Posto nunca
tivesse provado as cruciantes angústias da miséria, a Sra. B..., de Bordéus,
teve uma vida de martírios físicos, em conseqüência de inumerável série de
moléstias mais ou menos graves, a contar da idade de 5 meses. Vivendo 70 anos,
quase que anualmente batia às portas do túmulo. Três vezes envenenada pela
terapêutica de uma ciência experimental e duvidosa, em ensaios feitos sobre o
seu organismo e temperamento, arruinada, ao demais, pelos remédios tanto quanto
pela doença, assim viveu entregue a sofrimentos intoleráveis, que nada podia
atenuar. Uma sua filha, espírita-cristã e médium pedia sempre a Deus para
suavizar-lhe as cruéis provações. Foi porém aconselhada pelo seu guia a pedir
simplesmente a fortaleza, a calma, a resignação para as suportar, fazendo
acompanhar esse conselho das seguintes instruções:
"Nessa vida
tudo tem sua razão de ser: não há um só dos vossos sofrimentos, que não
corresponda aos sofrimentos por vós causados; não há um só dos vossos
excessos que não tenha por conseqüência uma privação; não há uma só lágrima a
destilar dos olhos, que não seja destinada a lavar uma falta, um crime
qualquer.
"Suportai,
portanto, com paciência e resignação as dores físicas e morais, por mais cruéis
que elas se vos afigurem. Imaginai o trabalhador que, amortecidos os membros
pela fadiga, prossegue no trabalho, porque tem diante de si a dourada espiga,
outros tantos frutos da sua perseverança. Assim, a sorte do infeliz que sofre
nesse mundo; a aspiração da felicidade, que deve constituir-se em fruto de sua
paciência, torná-lo-á resistente às dores efêmeras da Humanidade. Eis o que se
dá com tua mãe. Cada uma das suas dores acolhida como expiatória, corresponde à
extinção de uma nódoa do passado; e quanto mais cedo as nódoas todas se
extinguirem, tanto mais breve ela será feliz.
"A falta
de resignação esteriliza o sofrimento, que, por isso mesmo, teria de ser
recomeçado. Convém-lhe, pois, a coragem e a resignação, e o que se faz preciso é
pedir a Deus e aos bons Espíritos que lha concedam. Tua mãe foi outrora um bom
médico, vivendo num meio em que fácil se lhe tornava o bem-estar, e no qual lhe
não faltaram dons nem homenagens. Sem ser filantrópico, e, por conseguinte, sem
visar o alívio dos seus irmãos, mas cioso de glória e fortuna quis atingir o
apogeu da Ciência, para aumentar a reputação e a clientela. E na consecução de
tal propósito não havia consideração que o detivesse.
"Porque
previa um estudo nas convulsões que investigava, sua mãe era martirizada no
leito de sofrimentos, enquanto que o filho se submetia a experiências que
deveriam explicar uns tantos fenômenos; aos velhos abreviava os dias e aos
homens vigorosos enfraquecia com ensaios tendentes a comprovar a ação de tal ou
qual medicamento. E todas essas experiências eram tentadas sem que o infeliz
paciente delas soubesse ou sequer desconfiasse. A satisfação da cupidez e do
orgulho, a sede de ouro e de renome, foram os móveis de tal conduta. Foram
precisos séculos de provações terríveis para domar esse Espírito ambicioso e
cheio de orgulho, até que o arrependimento iniciasse a obra de regeneração.
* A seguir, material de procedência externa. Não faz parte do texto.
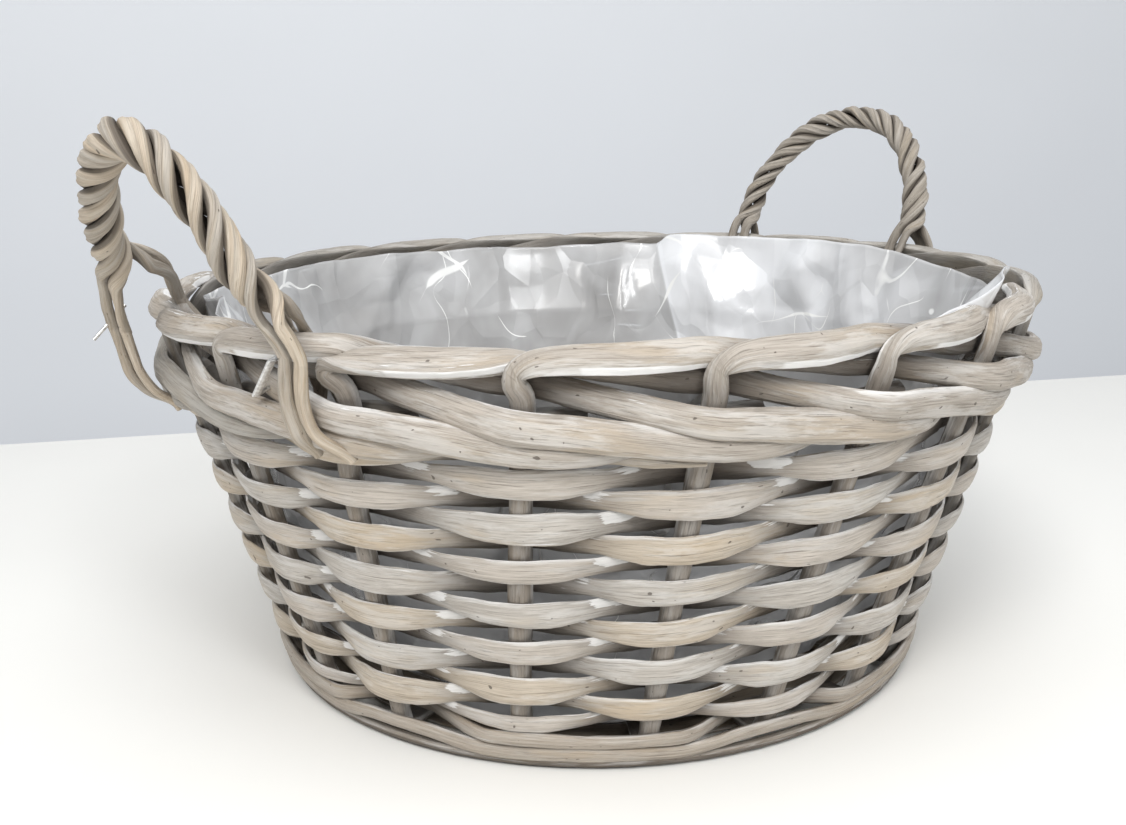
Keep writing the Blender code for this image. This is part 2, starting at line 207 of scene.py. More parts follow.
def split_willow_tree():
    """Sweeps a half-round or lens-shaped section along a path, with a rough skin and cut ends."""
    done, inlet, made = new_tree("split_willow", (
        ("Step", "Float", 0.0015),
        ("Around", "Int", 12),
        ("Closed", "Bool", False),
        ("Skin Bulge", "Float", 0.5),
        ("Split Bulge", "Float", 0.4),
        ("Squareness", "Float", 0.7),
        ("Groove", "Float", 0.0),
        ("Roughness", "Float", 0.0003),
        ("Width Change", "Float", 0.08),
        ("Seed", "Float", 0.0),
        ("Willow", "Material", None),
    ))
    path = made("MeshToCurve", {"Mesh": inlet("Path")})
    path = made("CurveSplineType", {"Curve": path}, spline_type="CATMULL_ROM")
    path = made("SetSplineResolution", {"Geometry": path, "Resolution": 12})
    length = made("CurveLength", {"Curve": path})
    rows = combine("ROUND", length / inlet("Step"))
    closed = inlet("Closed")

    def if_closed(ring, rod):
        return made("Switch", {"Switch": closed, "False": rod, "True": ring}, input_type="FLOAT")

    row_count = if_closed(rows + 1.0, rows + 5.0)
    grid, row, column = numbered_grid(made, row_count, inlet("Around") + 1.0)
    tree = grid.tree
    along = if_closed(row / rows, (row - 1.75) / (rows + 0.5))
    along = given_by(tree, "Clamp", {"Value": along})
    from_end = combine("MINIMUM", row, row_count - 1.0 - row)
    end_scale = given_by(tree, "MapRange", {"Value": from_end, "To Max": 0.88})
    end_scale = highest(end_scale, combine("GREATER_THAN", from_end, 1.5), closed)

    def sampled(label, kind="FLOAT", output="Value"):
        carried = made("InputNamedAttribute", {"Name": label}, data_type=kind)
        return made("SampleCurve", {"Curves": path, "Value": carried, "Factor": along}, output=output,
                    mode="FACTOR", data_type=kind, use_all_curves=True)

    # The recess value is painted shade: how dark the piece is drawn where it lies deep in the weave.
    width, depth, twist, recess, dab = (
        sampled(label) for label in ("width", "depth", "twist", "recess", "dab"))
    middle = sampled("width", output="Position")
    tangent = vectors("NORMALIZE", sampled("width", output="Tangent"))
    across = vectors("NORMALIZE", vectors("CROSS_PRODUCT", tangent, sampled("outward", "FLOAT_VECTOR")))
    across, proud = (
        given_by(tree, "VectorRotate", {"Vector": side, "Axis": tangent, "Angle": twist},
                 rotation_type="AXIS_ANGLE")
        for side in (across, vectors("CROSS_PRODUCT", across, tangent)))

    round_share = column / inlet("Around")
    angle = round_share * (2 * pi)
    cosine, sine = combine("COSINE", angle), combine("SINE", angle)
    side = combine("SIGN", cosine) * combine("POWER", abs(cosine), inlet("Squareness")) * 0.5
    notch = cosine / 0.17
    notch = combine("EXPONENT", notch * notch * -1.0) * combine("GREATER_THAN", sine, 0.0)
    skin = highest(sine, 0.0) * inlet("Skin Bulge") * (1.0 - notch * inlet("Groove") * 0.8)
    rise = skin + combine("MINIMUM", sine, 0.0) * inlet("Split Bulge")
    groove = notch * combine("GREATER_THAN", inlet("Groove"), 0.0)

    way = along * length
    seed = inlet("Seed")
    swell = (clouds(axes(way * 38.0, seed, 0.0), 1.0) - 0.5) * inlet("Width Change")
    width = width * (1.0 + swell * 2.0) * end_scale
    depth = depth * end_scale
    lobes = axes(way * 150.0, cosine * 1.1 + seed, sine * 1.1)
    rough = (clouds(lobes, 1.0, 3.0) - 0.5) * inlet("Roughness") * end_scale
    place = vectors("ADD", middle, vectors("SCALE", across, side * width + cosine * rough))
    place = vectors("ADD", place, vectors("SCALE", proud, rise * depth + sine * rough))
    piece = made("SetPosition", {"Geometry": grid, "Position": place})
    for label, kind, domain, value in (
            ("UVMap", "FLOAT2", "CORNER", axes(way, round_share, 0.0)),
            ("grain", "FLOAT_VECTOR", "POINT", axes(way, cosine * 0.004, sine * 0.004 + seed)),
            ("recess", "FLOAT", "POINT", recess), ("dab", "FLOAT", "POINT", dab),
            ("edge", "FLOAT", "POINT", cosine), ("skin", "FLOAT", "POINT", sine),
            ("groove", "FLOAT", "POINT", groove)):
        piece = made("StoreNamedAttribute", {"Geometry": piece, "Name": label, "Value": value},
                     data_type=kind, domain=domain)
    piece = made("MergeByDistance", {"Geometry": piece, "Distance": 0.00002})
    soft = combine("LESS_THAN", made("InputMeshEdgeAngle"), radians(55))
    piece = made("SetShadeSmooth", {"Geometry": piece, "Selection": soft, "Shade Smooth": True},
                 domain="EDGE")
    return dressed(piece, inlet("Willow"), done)


def made_piece(name, path, tree, sizes):
    """Runs a tree over a path and leaves its result as a plain mesh at the origin."""
    piece = new_object(name, path)
    work = piece.modifiers.new("work", "NODES")
    work.node_group = tree
    for socket in tree.interface.items_tree:
        if socket.in_out == "INPUT" and socket.name in sizes:
            work[socket.identifier] = sizes[socket.name]
    mesh = bpy.data.meshes.new_from_object(piece.evaluated_get(bpy.context.evaluated_depsgraph_get()))
    piece.modifiers.clear()
    piece.data = mesh
    mesh.name = name
    return piece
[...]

Agora termina a reparação, visto como as provas dessa última encarnação podem
dizer-se suaves relativamente às que já suportou. Coragem, pois, porque se o
castigo foi longo e cruel, grande será a recompensa à resignação, à paciência,
à humildade.
"Coragem, a
todos vós que sofreis; considerai a brevidade da existência material, pensai
nas alegrias eternas.
"Invocai a
esperança, a dedicada amiga dos sofredores; a fé, sua irmã, que vos mostra o
céu, onde com aquela podeis penetrar antecipadamente. Atrai também a vós esses
amigos que o Senhor vos faculta, amigos que vos cercam, que vos sustentam e
amam, e cuja solicitude constante vos reconduz para junto dAquele a quem haveis
ofendido, transgredindo as suas leis."
Nota - Depois de
haver desencarnado, a Sra. B... veio dar, tanto por sua filha como na Sociedade
de Paris, muitas comunicações, nas quais se refletem as qualidades mais
elevadas, confirmando os seus antecedentes.
Allan Kardec. Da
obra: O Céu e o Inferno. 40 edição. Capítulo VIII. Segunda parte.